The private school market, a defining feature of Pakistan’s education system, also showed remarkable adaptability. School openings slowed during the pandemic, with just 13–14 new institutions established annually in 2019–2021 compared to 20 in earlier years. Yet by 2022, openings rebounded to pre-pandemic levels. School closures did not spike, and long-term attrition rates remained consistent with previous decades. This recovery underscores the strong demand for education among rural communities, even in the face of financial strain.

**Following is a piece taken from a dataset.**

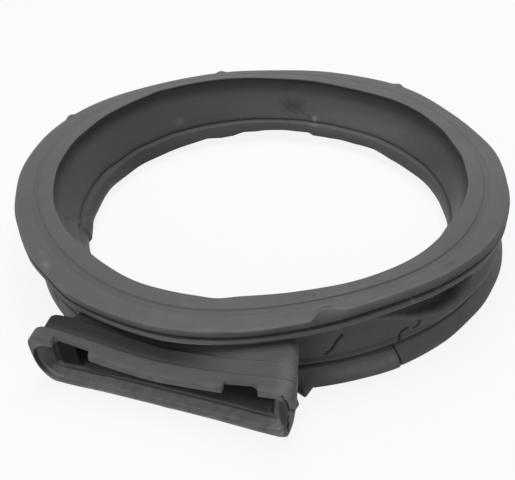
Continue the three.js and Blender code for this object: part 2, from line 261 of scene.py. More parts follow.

Teaching Becomes an Even More Female Profession

The teaching workforce underwent a notable transformation during this period. Teaching has historically been one of the few professional options for educated rural women, and the trend toward feminization intensified after the pandemic. By 2024, women made up over 77 percent of all teachers, with private schools employing an astonishing 94 percent female staff. Public school teachers continued to earn salaries around seven times higher than their private counterparts and were often recruited from outside local communities, while private schools drew heavily on young, unmarried women living in the same villages. Despite concerns that revenue losses during closures would trigger mass layoffs in private schools, the number of teachers per school actually increased. This resilience, the study argues, reflects the growing pool of educated women entering the labor force and the persistence of teaching as their most viable career path.

A Temporary Crisis, Not a Lasting Collapse

The central message of the research is cautiously optimistic. The pandemic undoubtedly strained Pakistan’s education system, magnifying inequalities between public and private schools and exposing the vulnerability of poorer households. Yet its impact was not catastrophic. By 2024, students had largely caught up, and the long-term upward trend in learning remained intact. Girls strengthened their lead over boys, private schools recovered quickly, and the feminization of the teaching profession continued apace. Above all, the study concludes that the most powerful determinants of learning outcomes are the same as they were before COVID-19: socio-economic background, gender, and school type. The coronavirus shock, while disruptive, did not derail the steady, if uneven, progress of rural education in Pakistan.